Hours later I wake up in the pink bedroom of a young girl who has been shunted to another bed so that I can sleep in hers. For a few seconds, I forget about arriving here after the bar and being welcomed by Tariq’s friends. Instead I look around, bleary-eyed, trying to recall where the hell I am. Then remember that this is Egypt, not Gaza, and I should be at work now. I call the Centre and whine about having a bad upset stomach, saying hopefully I will be well enough to come to work tomorrow.
‘It is probably the drinking water,’ says Joumana, who is so sympathetic and concerned – even offering to pop round to see me on her way home – that I feel slightly queasy afterwards for lying to her.
Our hosts are Gazans who settled in al-Arish before 1978 and they like life here. It’s busy in summer, quiet in winter – and not occupied by Israel. They are delighted to see Tariq, who’s one of the extended family.
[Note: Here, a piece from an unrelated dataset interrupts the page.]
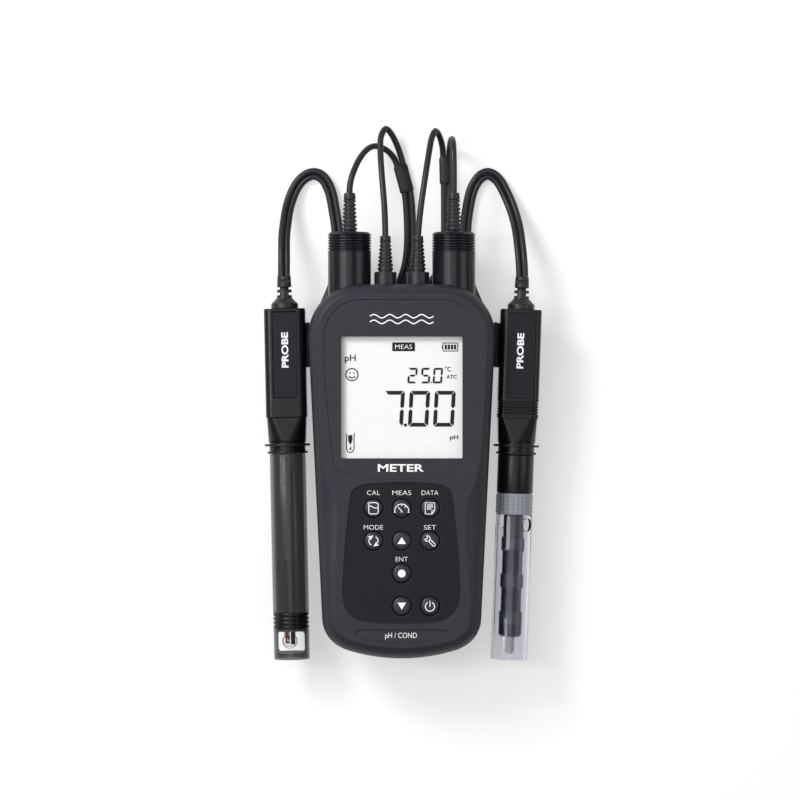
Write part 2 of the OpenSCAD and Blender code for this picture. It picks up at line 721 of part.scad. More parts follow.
module sensor_plug(s) color(rubber_colour) along_y(s * jack_x, 0, plug_z) {
    translate([0, 0, 64]) cylinder(r = pin_r, h = 13);
    translate([0, 0, bay_y + 1.1]) cylinder(r = 4.85, h = 85.5 - bay_y - 1.1);
    translate([0, 0, 85.4]) cylinder(r1 = 4.4, r2 = 3.2, h = 2.8);
    ribbed_relief(88, 99, 3.1, 2.4, 7);
    translate([0, 0, 98.9]) cylinder(r = 2.3, h = 2);
}

module left_signal_boot() signal_boot(-1);
module right_signal_boot() signal_boot(1);
module left_signal_plug() signal_plug(-1);
module right_signal_plug() signal_plug(1);
module left_sensor_plug() sensor_plug(-1);
module right_sensor_plug() sensor_plug(1);

module left_lead_run() color(rubber_colour) {
    pair_tube(left_run);
    lead_tube(low_in);
    lead_tube(high_in);
}

module right_lead_run() color(rubber_colour) {
    pair_tube(right_run);
    mirror([1, 0, 0]) lead_tube(low_in);
    mirror([1, 0, 0]) lead_tube(high_in);
}

module lead_coils() color(rubber_colour) for (s = [-1, 1]) translate([s * coil_x, coil_y, 0])
    rotate_extrude() translate([coil_r - coil_w / 2, 0]) square([coil_w, coil_h]);

module sleeve(p) {
    v = p[1] - p[0];
    translate([p[0][0], p[0][1], 0]) rotate([0, 0, atan2(v[1], v[0]) - 90])
        rotate([-90, 0, 0]) translate([0, -p[0][2], 0]) linear_extrude(norm(v))
            rounded_rect(2 * lead_d + 0.9, lead_d + 0.8, 1.7);
}

module split_sleeves() color(black) {
    sleeve(left_sleeve);
    sleeve(right_sleeve);
}

module left_lead_tails() color(rubber_colour) {
    pair_tube(left_out);
    lead_tube(left_signal_tail);
    lead_tube(left_sensor_tail);
}

module right_lead_tails() color(rubber_colour) {
    pair_tube(right_out);
    lead_tube(right_signal_tail, [1, 0, 0]);
    lead_tube(right_sensor_tail);
}

front_case();
rear_case();
case_gasket();
display_window();
lcd_panel();
main_board();
keypad_mat();
key_cal();
key_meas();
key_data();
key_mode();
key_up();
key_set();
key_enter();
key_down();
key_power();
battery_door();
aa_cells();
battery_contacts();
case_screws();
battery_door_screws();
kickstand();
kickstand_pin();
signal_sockets();
sensor_jacks();
left_probe_holder();
right_probe_holder();
ph_probe_head();
ph_label_plate();
ph_probe_body();
ph_stop_rings();
ph_inner_stem();
ph_junction_plug();
ph_glass_bulb();
ph_reference_element();
ph_temperature_sensor();
ph_guard_cap();
ph_strain_relief();
cond_probe_head();
cond_label_plate();
cond_probe_body();
cond_stop_rings();
cond_stem();
cond_sensor_tip();
cond_knurled_ring();
cond_guard_tube();
cond_strain_relief();
left_signal_boot();
right_signal_boot();
left_signal_plug();
right_signal_plug();
left_sensor_plug();
right_sensor_plug();
left_lead_run();
right_lead_run();
lead_coils();
split_sleeves();
left_lead_tails();
right_lead_tails();
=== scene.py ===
"""Handheld water quality meter with a pH probe and a conductivity probe, seen from above."""
import json
import math
from math import cos, pi, radians, sin

import bmesh
import bpy
from mathutils import Matrix, Vector


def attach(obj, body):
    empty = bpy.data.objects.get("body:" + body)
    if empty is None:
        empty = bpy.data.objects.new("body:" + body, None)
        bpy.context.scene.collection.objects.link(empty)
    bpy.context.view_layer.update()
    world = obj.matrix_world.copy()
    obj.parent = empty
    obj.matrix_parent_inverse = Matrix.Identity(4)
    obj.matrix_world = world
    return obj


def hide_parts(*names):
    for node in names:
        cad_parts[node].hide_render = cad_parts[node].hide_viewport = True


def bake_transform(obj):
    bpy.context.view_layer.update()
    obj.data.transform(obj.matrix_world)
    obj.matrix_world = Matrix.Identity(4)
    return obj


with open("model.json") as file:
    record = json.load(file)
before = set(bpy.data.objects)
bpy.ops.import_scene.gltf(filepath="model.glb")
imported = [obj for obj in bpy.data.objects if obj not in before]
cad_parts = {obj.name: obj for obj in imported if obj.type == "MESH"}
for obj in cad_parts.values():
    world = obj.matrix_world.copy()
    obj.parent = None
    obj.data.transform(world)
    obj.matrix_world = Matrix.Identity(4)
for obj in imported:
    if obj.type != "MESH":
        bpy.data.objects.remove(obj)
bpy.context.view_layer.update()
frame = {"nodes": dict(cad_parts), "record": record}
SLOTS = {row["node"]: row["material_slot"] for row in frame["record"]["subparts"]}

# ---- driving sizes, in millimetres, as in the CAD design ----

MM = 0.001
CASE_T = 38.0
PART_Z = 20.9
HEAD_R, HEAD_X = 22.3, 17.6
CASE_LEN = 160.0
HEAD_Y = CASE_LEN / 2 - HEAD_R
FOOT_X, FOOT_Y, FOOT_R = 20.0, -62.6, 14.0
CHIN_R = 78.0
CHIN_Y = CHIN_R - CASE_LEN / 2
WALL = 6.0
FACE_UNDER_Z = CASE_T - 3
WINDOW_W, WINDOW_H, WINDOW_Y = 51.6, 51.8, 31.5
KEY_R, KEY_GAP, KEY_Y = 4.1, 0.25, -15.6
KEY_PITCH_X, KEY_PITCH_Y = 12.0, 13.85
BOOT_X, JACK_X, PLUG_Z = 22.4, 7.0, 22.0
PANEL_DEPTH, KEYPAD_DEPTH, LABEL_DEPTH = 0.3, 0.6, 0.45
BEYOND = 90  # farther than any side of the case
BAY_Y = 74.5
BAY_TOP = PLUG_Z + 9.4 + 0.3
PH_TOP, PH_LEAN = (-50.5, 69.7, 17.0), 1.2
COND_TOP, COND_LEAN = (51.5, 69.3, 17.0), -2.0
SHAFT_R = 7.8
LEAD_D = 2.7
COIL_X, COIL_Y, COIL_R = 19.4, 56.0, 13.35

# ---- camera ----

CAMERA_UP = 1322.0
LENS = 136.05
SENSOR = 36.0
VIEW_CENTRE = (-0.73, 30.4)


def linked(name, data):
    """A new object in the scene."""
    thing = bpy.data.objects.new(name, data)
    bpy.context.scene.collection.objects.link(thing)
    return thing


def make_camera():
    data = bpy.data.cameras.new("camera")
    data.lens = LENS
    data.sensor_width = SENSOR
    data.clip_start = 0.05
    camera = linked("camera", data)
    camera.location = Vector((*VIEW_CENTRE, CAMERA_UP)) * MM
    bpy.context.scene.camera = camera


# ---- materials ----


def new_material(name):
    m = bpy.data.materials.new(name)
    m.use_nodes = True
    tree = m.node_tree
    return m, tree, tree.nodes["Principled BSDF"]


def noise(tree, scale, detail=2.0, rough=0.5):
    n = tree.nodes.new("ShaderNodeTexNoise")
    n.inputs["Scale"].default_value = scale
    n.inputs["Detail"].default_value = detail
    n.inputs["Roughness"].default_value = rough
    place = tree.nodes.new("ShaderNodeTexCoord").outputs["Object"]
    tree.links.new(place, n.inputs["Vector"])
    return n.outputs["Fac"]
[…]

He’s in good spirits this morning, teasing me about calling in sick at work and joking that Gaza is so small, one or both of us is bound to see someone we know here. We share a late breakfast, then all stroll down to the beach for some Egyptian sea air. The beach – the main attraction here – is a long stretch of clean, pale sand, washed by clear shallows that gift good bathing and fresh seafood. We wander slowly along the sand towards a local café.
I pull off my shoes and paddle just for the pleasure of it. The water is cold and my toes tingle. I feel like I’m on holiday; last night seems an unreal, and surreal, experience. Right now I don’t have the words to describe it, even to myself.
Cities are besieged when belligerent forces want to beat the local population and their overlords into submission. After more than 3,000 years of invasions and occupations, Gaza is a veteran of sieges. When Alexander the Great, King of Macedonia, arrived in Gaza in 332 BC during his conquest of the Persian Empire, he expected the city to fall quickly or else to send advance notice of its surrender, as other cities en route to Egypt had done. But Gaza had a secret weapon: a charismatic, statuesque eunuch called Batis, who was a daring and resourceful military commander. Batis defiantly hired Arab mercenaries, rallied local Philistines, Persians and Arabs to gather weapons, food and water and prepared the city for siege. Its slightly elevated hillside position gave the Gaza stronghold a great advantage, and the city was also protected by a high wall that Alexander’s troops found impossible to penetrate.